His shadow foreign secretary, Hilary Benn, holds sharply divergent beliefs – and the party has already made the differences of opinion known publicly. The trouble for them is that foreign policy for Corbyn is a core part of his political persona and his appeal.

At a time when the British public is cynical over the country’s recent interventions, Corbyn’s message is highly resonant among a reinvigorated electorate, tens of thousands of whom joined the party after Corbyn became leader and thousands of whom turn up to rallies to hear him speak.

Some issues are easier than others. For instance, over the question of Britain’s membership in the EU, which will likely be put to referendum in 2016, there is broad agreement that the UK should stay in, albeit with caveats over strengthening worker’s rights.

Room for manoeuvre

In other areas, there has been room for manoeuvre. Speaking at the recent annual Labour Party conference in Brighton, Hilary Benn said that Labour would support UK action, except the deployment of ground troops, in Syria.

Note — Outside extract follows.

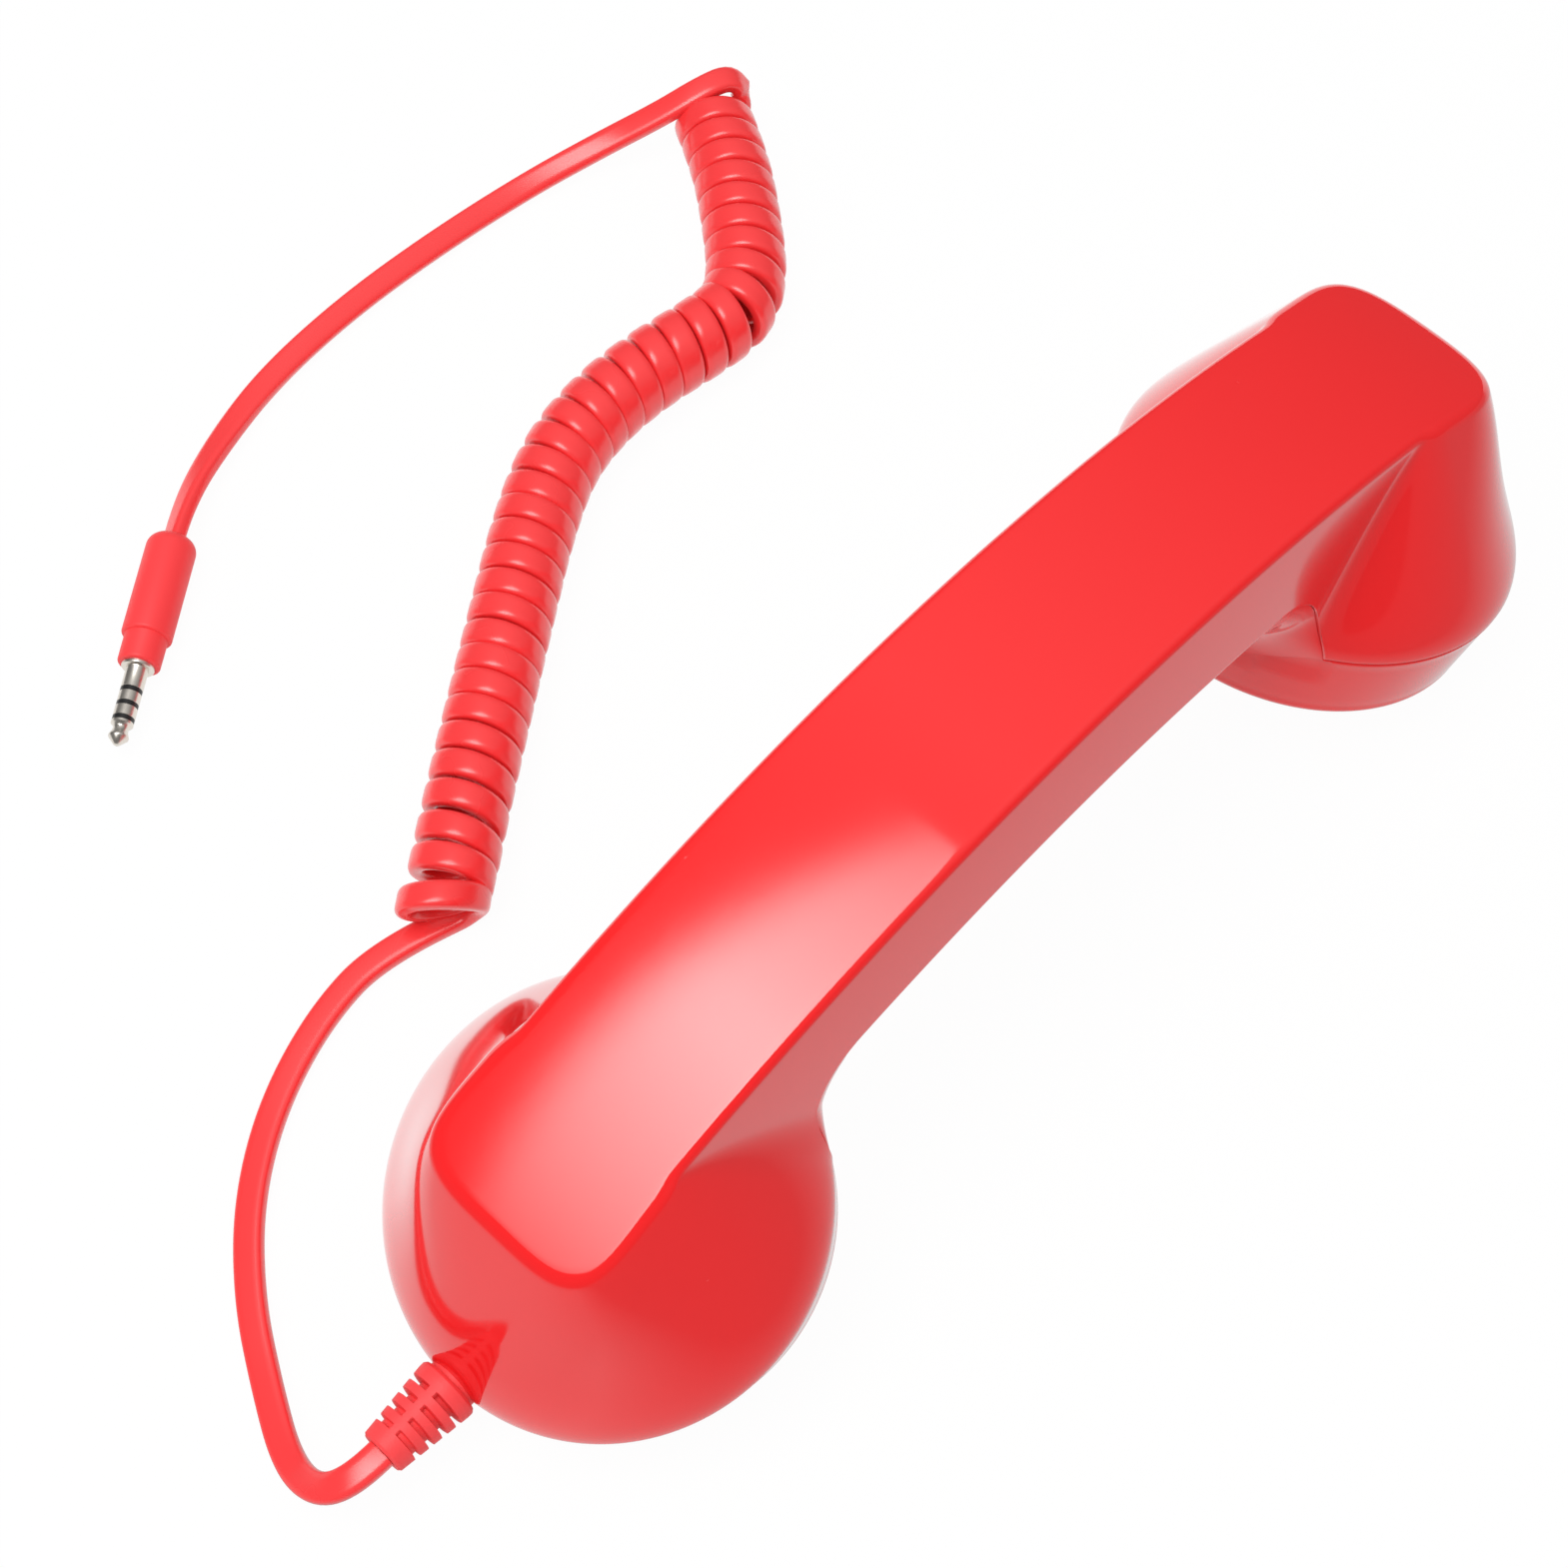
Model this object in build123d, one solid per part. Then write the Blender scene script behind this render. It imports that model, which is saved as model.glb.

But the next day, a resolution proposed by Britain’s biggest union, Unite, was passed, more in line with Corbyn’s view, that stated the Labour Party would not support a parliamentary vote for military intervention against the Islamic State of Iraq and the Levant (ISIL) unless it had UN support. This resolution was part of a diplomatic push and guaranteed asylum to Syrians fleeing their country.

The resolution isn’t binding, but there is an expectation that MPs will respect it. Conservative Prime Minister David Cameron is likely to raise the issue in parliament – even though Russian air strikes have clouded the UK’s case for intervention.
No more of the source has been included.